Posted: July 20th, 2011 4:05 PM

@Pamella: How will children learn how to behave ANYWHERE if the parents don't TEACH them? Simply bringing them to a decent restaurant will not magically guide them to acting appropriately. I was at Giordano's years ago with my partner and these clueless parents were sitting there as their precious angels ran around the restaurant. The adults just sat there and we were pissed that our meal was being ruined by these rugrats. They even ran under the server's tray! Finally we asked the parents *TBC*

MasterChef from Oak Park  

Posted: July 20th, 2011 3:08 PM

For a me a no-child policy would be a plus and the promise of a quiet dinner would be likely win my return patronage. I don't see any Oak Park establishment going that route though. Given that some parents publicly spoke of boycotting Oak Park businesses with the temerity to oppose the recent elementary school tax increase, implementers of a no-child dining policy would probably be hung in effigy.

OP Mom from OP  

Posted: July 20th, 2011 2:40 PM

I think having some restaurants without kids is an excellent idea. (And I am a parent of 4) Kids don't belong EVERYWHERE. Chili's, Applebees, sure, that's cool.
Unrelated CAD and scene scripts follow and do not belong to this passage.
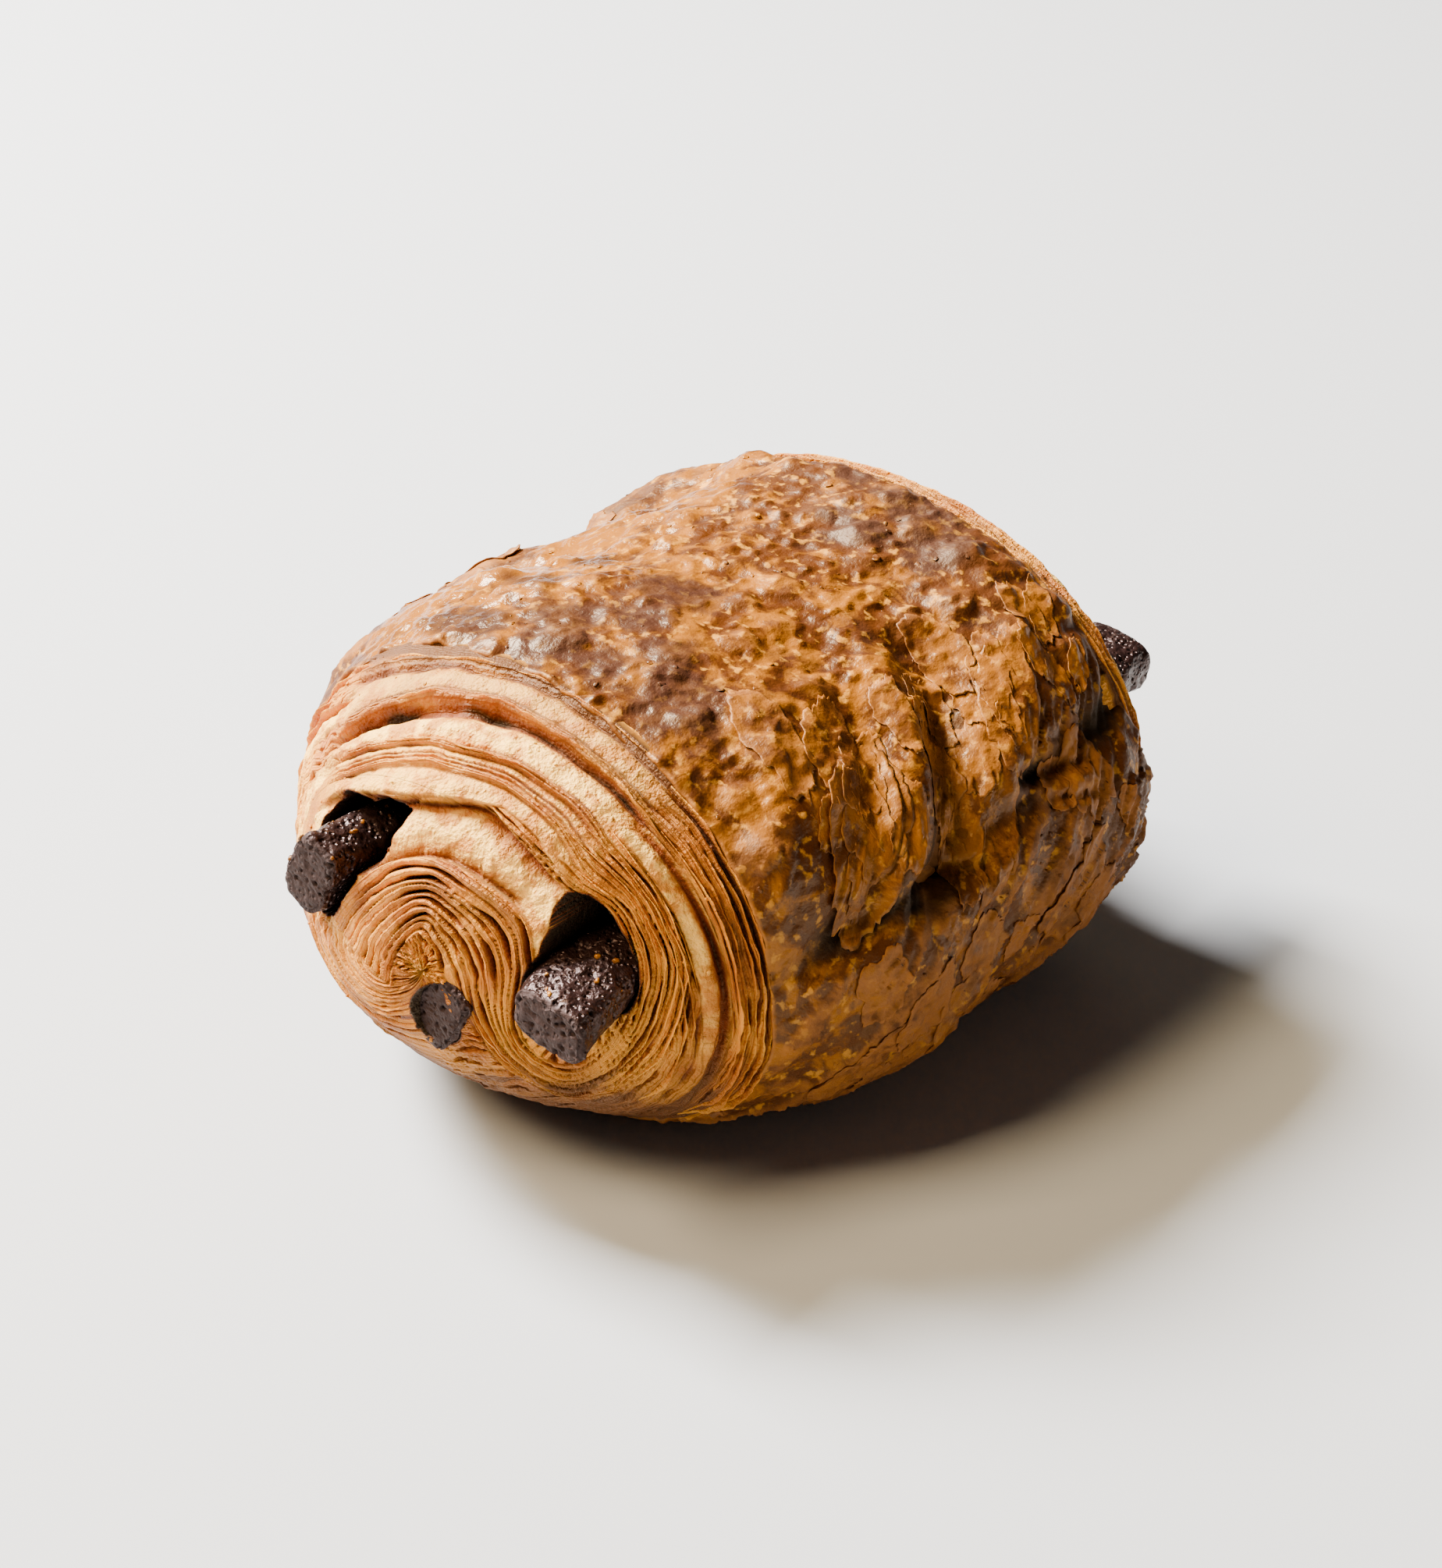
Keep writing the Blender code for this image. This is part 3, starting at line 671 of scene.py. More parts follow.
    # the dough lies level where it meets the centre baton
    middleY, middleZ = batonMiddle("baton_centre", x)
    angle = np.arctan2(z - middleZ, middleY - y)
    over = barReach(angle, batons["baton_centre"]["turn"]) - np.hypot(y - middleY, z - middleZ)
    overBar = ease(over, -1.4, -0.5) * (end["side"] < 0)
    height = np.maximum(height, -0.1) * overBar + height * (1 - overBar)

    # more bake at the rim and at the far end, with painted shade towards the floor in the same mark, and none
    # of it inside the hollows
    moved = points + normals * height[..., None]
    bake = 0.8 * hump(share, 1.0, 0.012) + 0.45 * tone
    bake = bake + 0.25 * ease(smoothNoise(x / 6, y / 6, z / 6 + seed), 0.1, 0.8) + 0.35 * (end["side"] > 0)
    # darker towards the floor: painted shade
    bake = bake + 1.1 * ease(24.0 - z, 0.0, 17.0)
    inHole = np.zeros(share.shape)
    openness = 1.0 if end["side"] < 0 else endLook["farDepth"]
    for batonName, pocket in pockets.items():
        inside = pocketMask(x, y, z, batonName, openness)
        fall = 0.6 * ease(inside, 0.0, 0.45) + 0.4 * ease(inside, 0.2, 1.6)
        moved[..., 0] -= end["side"] * (pocket["depth"] * openness) * fall
        # the hollows' walls are painted dark through the gap mark, as shade
        inHole = np.maximum(inHole, ease(inside, -0.3, -0.02))
    gap = np.maximum(gap, inHole)
    bake = np.clip(bake * (1 - inHole) * (0.4 + 0.6 * (1 - skin)), 0, 1)
    moved[..., 2] = np.maximum(moved[..., 2], 0.15)
    strand = np.where((skin > 0.3) | (inHole > 0.3), 0.0, phase / 40.0 + 0.5)
    marks = np.stack([gap, skin * (1 - inHole), bake, strand], axis=-1)

    # both pieces are closed by plain rings inside the roll
    wraps, inward = endLook["wrapRings"], -end["side"]
    hidden = []
    for hiddenShare, deep in ((0.6, 4.0), (0.6, 9.0), (0.96, 6.0), (1.0, 0.8)):
        ring = reachPoint(end["rim"], hiddenShare * rim, turns) if hiddenShare < 1 else moved[0].copy()
        ring[:, 0] += inward * deep
        ring[:, 2] = np.maximum(ring[:, 2], 0.5)
        hidden.append(ring)
    wrapRings = np.concatenate([moved[:wraps], np.array(hidden)])
    wrapMarks = np.concatenate([marks[:wraps], np.zeros((len(hidden), len(turns), 4))])
    wrapPiece = closedMesh(name + "Wraps", [loft(wrapRings, None, wrapMarks)], doughMaterial)
    core = moved[wraps - 1:]
    wall = core[0].copy()
    wall[:, 0] += inward * 14.0
    wall[:, 1:] = wall[:, 1:] * 0.9 + np.array([eyeY, eyeZ]) * 0.1
    tips = (np.array([wall[:, 0].mean(), eyeY, eyeZ]), core[-1].mean(0))
    coreMarks = np.concatenate([marks[wraps - 1:wraps], marks[wraps - 1:]])
    coreLoft = loft(np.concatenate([wall[None], core]), tips, coreMarks)
    corePiece = closedMesh(name + "Roll", [coreLoft], doughMaterial)
    print(name, "end made")
    return [wrapPiece, corePiece]


# The crust

folds = {
    "right": [
        (-62.0, 1.2, 4.5), (-50.0, -1.2, 3.5), (-42.5, 1.3, 3.2), (-34.5, -2.2, 3.6), (-23.0, 1.5, 6.0),
    ],
    "left": [(-60.0, 0.8, 5.0), (-47.0, -1.5, 4.0), (-36.0, 1.4, 5.0), (-22.0, -1.4, 4.5), (-10.0, 1.0, 5.0)],
    "foot": 26.0, "crease": (35.0, 0.13, 1.7, 2.4), "shoulder": (-1.5, 12.0, 22.0),
}
crustShape = {"around": 560, "along": 172, "blister": 0.85, "bubble": 0.34, "leaf": 0.42, "wrinkle": 0.5}
darkPatches = [  # (x, y) on the top, and half sizes in mm
    (-20.0, 14.0, 5.0, 9.0), (-19.5, -1.0, 5.5, 9.0), (-17.5, -14.0, 6.5, 7.5), (-8.0, -2.0, 5.0, 4.5),
    (0.0, 0.0, 5.0, 7.0), (-14.0, 5.0, 5.0, 6.0), (-12.0, -9.0, 4.5, 5.0), (-8.0, 14.5, 4.0, 4.0),
    (0.5, 14.0, 3.5, 3.0), (37.0, 4.0, 4.0, 5.0), (34.0, -6.5, 4.5, 6.0), (29.0, -14.0, 5.5, 4.0),
    (25.0, -5.0, 4.0, 6.0),
]
fissures = [  # (x, z) from and to on the -Y side, how deep and half as wide as this, in mm
    ((12.0, 39.2), (28.0, 36.4), 1.3, 0.9), ((-7.0, 36.0), (7.0, 33.0), 1.1, 0.8),
    ((16.0, 35.4), (27.0, 33.6), 0.7, 0.6), ((7.5, 40.5), (2.0, 36.5), 1.0, 0.9),
    ((-2.0, 43.5), (-6.5, 38.0), 0.7, 0.8),
]


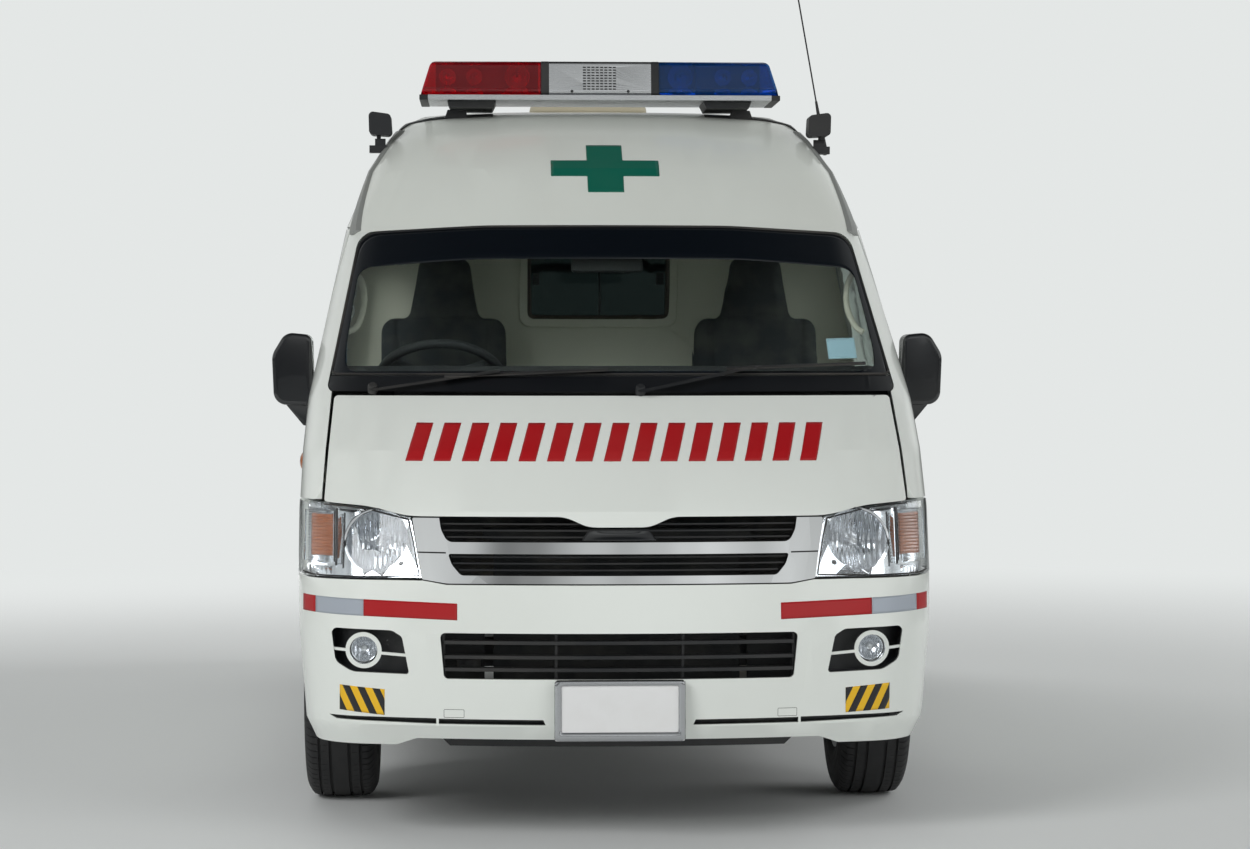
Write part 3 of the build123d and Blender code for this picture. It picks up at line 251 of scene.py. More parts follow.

But, if I'm in an upscale joint on "date night", I welcome the peace and quiet that comes along with a child-free environment.

anne from Oak Park  

Posted: July 20th, 2011 2:17 PM

As a parent of two children ages 6 and 4 we rarely eat out in Oak Park because there are no real family friendly places.

Interested Parent  

Posted: July 20th, 2011 8:28 AM

In most cases, it's not really the children who are at the root of the problem. It's the parents. Bringing their children to restaurants or stores and then letting them run around speaks to the parenting. My wife and I have watched many parents totally ignore their children while they are making a fuss. Discipline starts with instructing children on when to sit quietly and when they will be taken out of the restaurant. We welcome your children... please teach them some good manners.

Pamella D. Dolney from Cleveland, Texas  

Posted: July 20th, 2011 2:18 AM

How are kids ever going to learn how to act in public if they are banned from the public.

David Hammond from Oak Park, Illinois  

Posted: July 19th, 2011 7:44 PM

Funny Fred, a chef friend of mine posted exactly the same thing on Facebook. I'm not sure he understood that I was not advocating banning kids -- or anyone -- from anywhere.

Fred Tamburino from Oak Park   

Posted: July 19th, 2011 5:49 PM

They should ban reporters from restaurants!